Speed Up Training \ Optimization Task

Posted By: Giorm

Speed Up Training \ Optimization Task - 10/18/15 18:33

In order to boost the training\optimization tasks I think it could very useful to implement the following functionalities:
1. Genetic Optimization (method similar of Multicharts - see other thread)
2. Test\Train by using MultiCPU (not only for WFO) and GPU cores (CUDA \ OpenCL)
3. Distributed nodes Optimization (to distribute train task across multiple computer nodes running Zorro)

Let me know what you think about them.
thanks

Posted By: jcl

Re: Speed Up Training \ Optimization Task - 10/19/15 09:22

Genetic optimization a la Multicharts is planned, although not with the highest priority, as it is much slower that the current method. Multiple cores and nodes can be used only when the process can be parallelized, as in WFO. CUDA is for special tasks and can not be used for general optimization.

Posted By: Giorm

Re: Speed Up Training \ Optimization Task - 10/19/15 10:24

thanks Jcl

Genetic optimization: when you say that it's slower than the current method what do you mean? If the optimization search domain is big enough, I think that the genetic algorithmic is faster than the actual method, isn't it?

Multiple cores and nodes: i understand the topic that you can use it only on specific parallelizable processes. As on WFO (that is an easy process - isolation speaking) you can use parallelization also in order to distribute the training process among different asset or algo (supposing obviously that you write the code, inside an asset\algo "while" loop, in a truly indipendent way from other loops).
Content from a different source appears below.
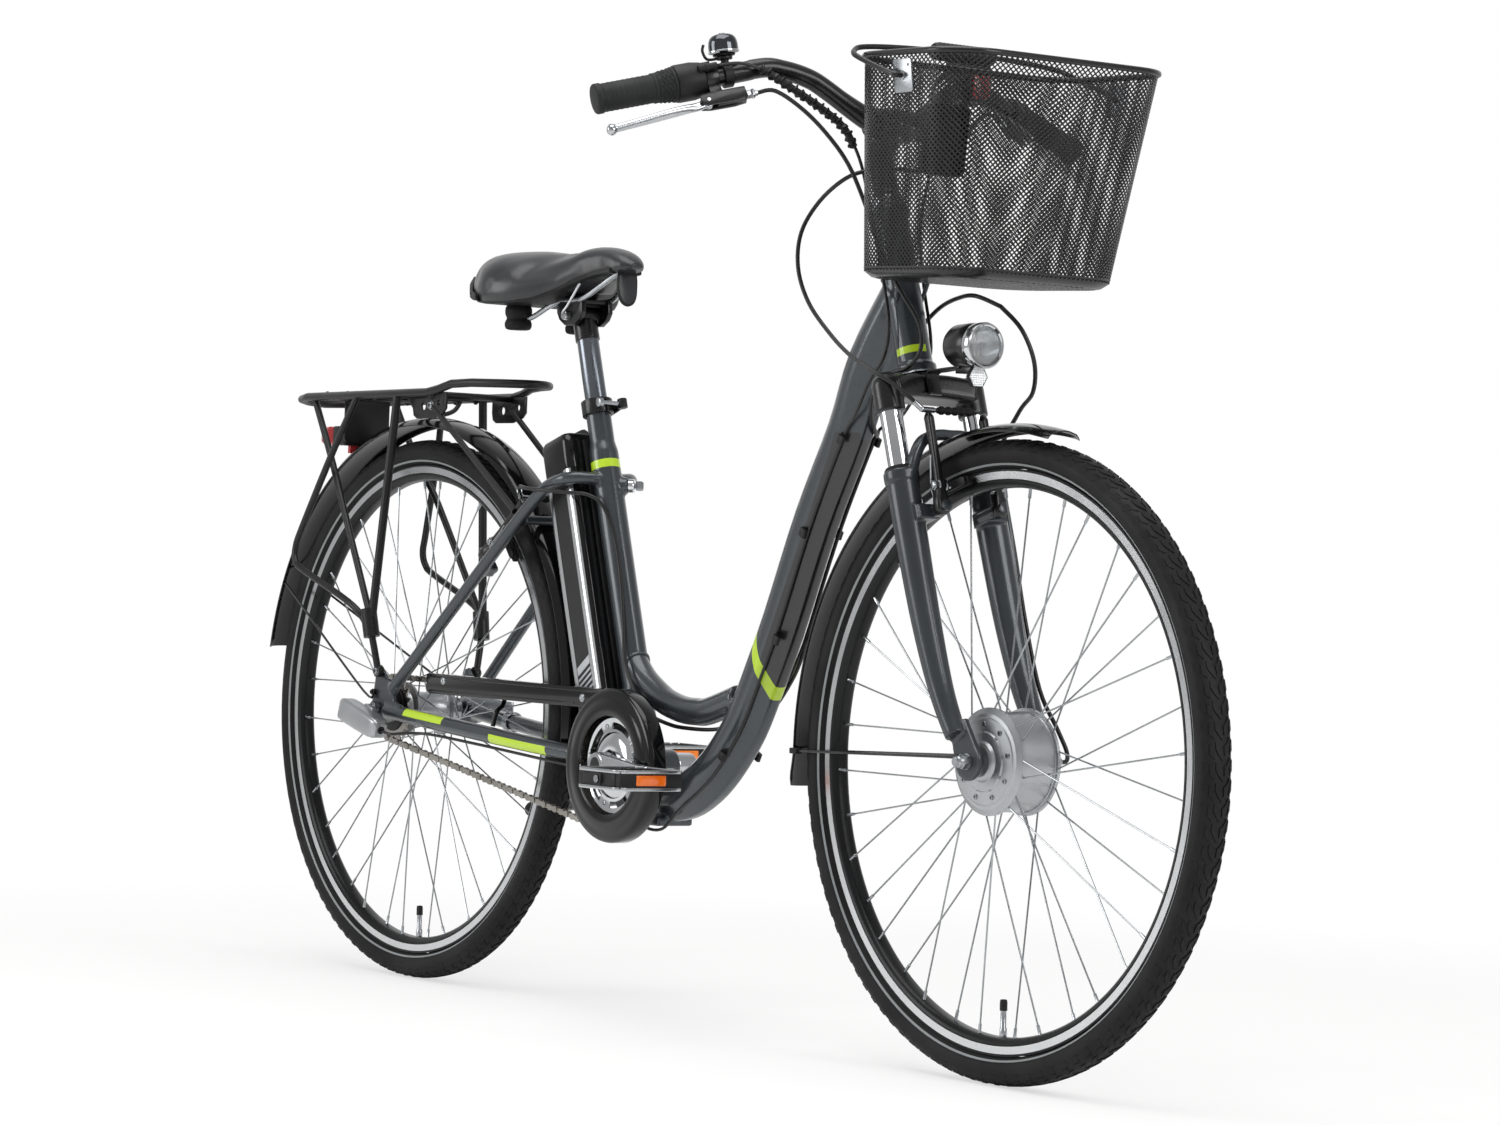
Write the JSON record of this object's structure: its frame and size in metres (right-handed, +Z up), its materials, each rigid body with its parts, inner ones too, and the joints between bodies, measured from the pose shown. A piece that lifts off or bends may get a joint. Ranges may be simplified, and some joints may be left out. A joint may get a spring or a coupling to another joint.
{
  "type": "electric city bicycle",
  "caption": "Low-entry electric city bicycle with front hub motor, seat-tube battery, wire basket, rear rack, mudguards and chainguard.",
  "frame": {"origin": "centre of the bounding box, on the ground between the two wheels", "axes": "+X forward along the bicycle, +Y to the rider's left, +Z up; both wheels stand on z = 0"},
  "size_m": [1.9248, 0.6906, 1.1398],
  "materials": {
    "graphite paint": "satin",
    "black metal": "satin",
    "black gloss": "gloss",
    "black plastic": "matte",
    "silver alloy": "satin",
    "chrome": "polished",
    "steel": "brushed",
    "rubber": "matte",
    "tyre": "matte",
    "cable": "satin",
    "saddle cover": "matte",
    "red lens": "gloss"
  },
  "bodies": {
    "frame": {"frame": "graphite paint", "seat_clamp": "black metal", "rear_fender": "black gloss", "rear_rack": "black metal", "rear_light": "red lens", "chain": "steel", "chainguard": "black gloss", "battery_dock": "black plastic", "rear_axle": "steel", "rear_brake_cable": "cable", "gear_cable": "cable", "control_cable": "cable"},
    "steering": {"fork_crown": "black metal", "stem": "black metal", "handlebar": "black metal", "right_grip": "rubber", "left_grip": "rubber", "shifter_housing": "black plastic", "bell": "chrome", "right_lever_mount": "black metal", "left_lever_mount": "black metal", "control_unit": "black plastic", "basket": "black metal", "basket_holder": "black plastic", "headlight": "black plastic", "front_brake_cable": "cable", "motor_cable": "cable"},
    "fork_lowers": {"fork_lowers": "black metal", "front_fender": "black gloss", "front_axle": "steel"},
    "front_wheel": {"front_tyre": "tyre", "front_rim": "black metal", "hub_motor": "silver alloy"},
    "rear_wheel": {"rear_tyre": "tyre", "rear_rim": "black metal", "rear_hub": "silver alloy"},
    "sprocket": {"sprocket": "steel"},
    "cranks": {"right_crank": "silver alloy", "left_crank": "silver alloy", "chainring": "silver alloy"},
    "right_pedal": {"right_pedal": "black plastic"},
    "left_pedal": {"left_pedal": "black plastic"},
    "right_brake_lever": {"right_brake_lever": "silver alloy"},
    "left_brake_lever": {"left_brake_lever": "silver alloy"},
    "twist_shifter": {"twist_shifter": "rubber"},
    "bell_lever": {"bell_lever": "black plastic"},
    "front_brake_arm_right": {"front_brake_arm_right": "black metal"},
    "front_brake_arm_left": {"front_brake_arm_left": "black metal"},
    "rear_brake_arm_right": {"rear_brake_arm_right": "black metal"},
    "rear_brake_arm_left": {"rear_brake_arm_left": "black metal"},
    "seatpost": {"seatpost": "silver alloy"},
    "saddle": {"saddle": "saddle cover", "saddle_clamp": "steel"},
    "saddle_lever": {"saddle_lever": "steel"},
    "clamp_lever": {"clamp_lever": "black metal"},
    "battery": {"battery": "black plastic"},
    "battery_lock": {"battery_lock": "steel"},
    "kickstand": {"kickstand": "black metal"},
    "basket_handle": {"basket_handle": "black metal"},
    "control_button": {"control_button": "red lens"}
  },
  "joints": [
    {"name": "steering", "type": "hinge", "parent": "frame", "child": "steering", "pos_m": [0.42472, 0, 0.77832], "axis": [-0.3173, 0, 0.9483], "range_deg": [-60, 60], "deforming": ["rear_brake_cable", "gear_cable", "control_cable"]},
    {"name": "fork_travel", "type": "slide", "parent": "steering", "child": "fork_lowers", "axis": [-0.3173, 0, 0.9483], "range_m": [0, 0.03], "stiffness_N_per_m": 8000, "springref_m": -0.02, "deforming": ["front_brake_cable", "motor_cable"]},
    {"name": "front_wheel_spin", "type": "hinge", "parent": "fork_lowers", "child": "front_wheel", "pos_m": [0.6134, 0, 0.349], "axis": [0, 1, 0], "continuous": true},
    {"name": "rear_wheel_spin", "type": "hinge", "parent": "frame", "child": "rear_wheel", "pos_m": [-0.59061, 0, 0.349], "axis": [0, 1, 0], "continuous": true},
    {"name": "crank_spin", "type": "hinge", "parent": "frame", "child": "cranks", "pos_m": [-0.07061, 0, 0.305], "axis": [0, 1, 0], "continuous": true},
    {"name": "sprocket_spin", "type": "hinge", "parent": "frame", "child": "sprocket", "pos_m": [-0.59061, 0, 0.349], "axis": [0, 1, 0], "continuous": true},
    {"name": "right_pedal_spin", "type": "hinge", "parent": "cranks", "child": "right_pedal", "pos_m": [0.09929, -0.14, 0.29907], "axis": [0, 1, 0], "continuous": true},
    {"name": "left_pedal_spin", "type": "hinge", "parent": "cranks", "child": "left_pedal", "pos_m": [-0.2405, 0.14, 0.31093], "axis": [0, 1, 0], "continuous": true},
    {"name": "right_brake_pull", "type": "hinge", "parent": "steering", "child": "right_brake_lever", "pos_m": [0.3249, -0.2257, 1.0575], "axis": [-0.7648, 0.3834, -0.5177], "range_deg": [0, 9.5], "stiffness_Nm_per_rad": 4, "springref_deg": -17.19},
    {"name": "left_brake_pull", "type": "hinge", "parent": "steering", "child": "left_brake_lever", "pos_m": [0.3249, 0.2257, 1.0575], "axis": [0.7648, 0.3834, 0.5177], "range_deg": [0, 9.5], "stiffness_Nm_per_rad": 4, "springref_deg": -17.19},
    {"name": "front_brake_left", "type": "hinge", "parent": "fork_lowers", "child": "front_brake_arm_left", "pos_m": [0.48279, 0.04, 0.60477], "axis": [0.9483, 0, 0.3173], "range_deg": [0, 3.5]},
    {"name": "front_brake_right", "type": "hinge", "parent": "fork_lowers", "child": "front_brake_arm_right", "pos_m": [0.48279, -0.04, 0.60477], "axis": [-0.9483, 0, -0.3173], "range_deg": [0, 3.5]},
    {"name": "rear_brake_left", "type": "hinge", "parent": "frame", "child": "rear_brake_arm_left", "pos_m": [-0.37397, 0.04, 0.5311], "axis": [0.6435, 0, -0.7655], "range_deg": [0, 3.5]},
    {"name": "rear_brake_right", "type": "hinge", "parent": "frame", "child": "rear_brake_arm_right", "pos_m": [-0.37397, -0.04, 0.5311], "axis": [-0.6435, 0, 0.7655], "range_deg": [0, 3.5]},
    {"name": "gear_twist", "type": "hinge", "parent": "steering", "child": "twist_shifter", "pos_m": [0.29422, -0.26339, 1.07501], "axis": [-0.2993, -0.9231, -0.2416], "range_deg": [0, 80]},
    {"name": "bell_ring", "type": "hinge", "parent": "steering", "child": "bell_lever", "pos_m": [0.31413, -0.19847, 1.11105], "axis": [-0.0998, -0.1197, 0.9878], "range_deg": [0, 25], "stiffness_Nm_per_rad": 0.2, "springref_deg": -11.46},
    {"name": "basket_handle_lift", "type": "hinge", "parent": "steering", "child": "basket_handle", "pos_m": [0.57739, 0, 1.079], "axis": [0, 1, 0], "range_deg": [0, 120]},
    {"name": "control_press", "type": "slide", "parent": "steering", "child": "control_button", "axis": [-1, 0, 0], "range_m": [0, 0.0015], "stiffness_N_per_m": 300, "springref_m": -0.002},
    {"name": "seat_height", "type": "slide", "parent": "frame", "child": "seatpost", "axis": [-0.309, 0, 0.9511], "range_m": [-0.07, 0.06]},
    {"name": "saddle_tilt", "type": "hinge", "parent": "seatpost", "child": "saddle", "pos_m": [-0.24767, 0, 0.84996], "axis": [0, 1, 0], "range_deg": [-10, 10]},
    {"name": "saddle_release", "type": "hinge", "parent": "saddle", "child": "saddle_lever", "pos_m": [-0.24767, -0.0233, 0.84996], "axis": [0, 1, 0], "range_deg": [0, 70]},
    {"name": "seat_clamp_release", "type": "hinge", "parent": "frame", "child": "clamp_lever", "pos_m": [-0.18935, 0.0223, 0.74326], "axis": [0.309, 0, -0.9511], "range_deg": [0, 150]},
    {"name": "battery_slide", "type": "slide", "parent": "frame", "child": "battery", "axis": [-0.309, 0, 0.9511], "range_m": [0, 0.11]},
    {"name": "battery_lock_turn", "type": "hinge", "parent": "frame", "child": "battery_lock", "pos_m": [-0.16265, 0.01785, 0.64215], "axis": [0.7001, 0.7141, 0], "range_deg": [0, 90]},
    {"name": "kickstand_swing", "type": "hinge", "parent": "frame", "child": "kickstand", "pos_m": [-0.1546, 0.05, 0.262], "axis": [-0.0297, -0.8403, -0.5413], "range_deg": [0, 86]}
  ],
  "couplings": [
    {"joint": "sprocket_spin", "follows": "crank_spin", "ratio": 1.9926},
    {"joint": "front_brake_left", "follows": "left_brake_pull", "ratio": 0.35},
    {"joint": "front_brake_right", "follows": "left_brake_pull", "ratio": 0.35},
    {"joint": "rear_brake_left", "follows": "right_brake_pull", "ratio": 0.35},
    {"joint": "rear_brake_right", "follows": "right_brake_pull", "ratio": 0.35}
  ]
}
CUDA: I'm not an expert and I could be wrong but I see that in Python is possible use it for Montecarlo, matrix manipulation,... (https://www.quantstart.com/articles).

Posted By: jcl

Re: Speed Up Training \ Optimization Task - 10/19/15 11:42

No, the genetic algorithm is an order of magnitude slower, especially the Multicharts variant, simply because it needs more test cycles than the current method. The advantage is not speed, it is finding more local maxima.
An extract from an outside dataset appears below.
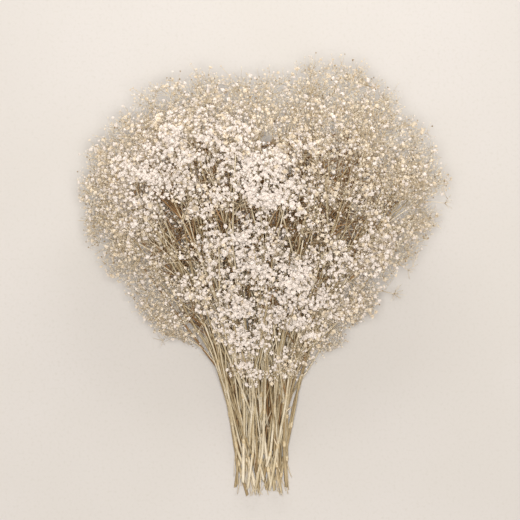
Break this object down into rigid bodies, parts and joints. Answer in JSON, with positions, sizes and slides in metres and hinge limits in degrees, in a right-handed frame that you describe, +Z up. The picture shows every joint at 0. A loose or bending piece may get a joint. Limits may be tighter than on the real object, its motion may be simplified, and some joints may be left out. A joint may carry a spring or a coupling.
{
  "type": "dried gypsophila bunch",
  "caption": "Bunch of cut, dried gypsophila stems lying on its side: stalks gathered at one end and fanning out to a rounded head of small double florets and buds.",
  "frame": {"origin": "on the table, under the middle of the whole bunch's box", "axes": "+Y from the cut ends to the flowers, +Z up from the table, +X across the bunch to the right as seen from above with the flowers at the top"},
  "size_m": [0.373, 0.4424, 0.1987],
  "materials": {
    "stem": "dry, matt straw-coloured stalk",
    "petal": "papery, matt cream petal"
  },
  "bodies": {
    "root": {"stem_01": "stem", "stem_02": "stem", "stem_03": "stem", "stem_04": "stem", "stem_05": "stem", "stem_06": "stem", "stem_07": "stem", "stem_08": "stem", "stem_09": "stem", "stem_10": "stem", "stem_11": "stem", "stem_12": "stem", "stem_13": "stem", "stem_14": "stem", "stem_15": "stem", "stem_16": "stem", "stem_17": "stem", "stem_18": "stem", "stem_19": "stem", "stem_20": "stem", "stem_21": "stem", "stem_22": "stem", "stem_23": "stem", "stem_24": "stem", "stem_25": "stem", "stem_26": "stem", "stem_27": "stem", "stem_28": "stem", "stem_29": "stem", "stem_30": "stem", "stem_31": "stem", "stem_32": "stem", "stem_33": "stem", "stem_34": "stem", "stem_35": "stem", "stem_36": "stem"}
  },
  "joints": []
}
Distributing the training process on several cores would require that no algo or asset can use variables from other algos and assets. That would not work for many systems, for instance not for Z12. And it has no real advantage, as you normally have less CPU cores than WFO cycles.

CUDA is a C dialect for the Open64 compiler and has nothing to do with Python. You can not "run something in CUDA", you must specifically program it in CUDA for taking advantage of the GPU.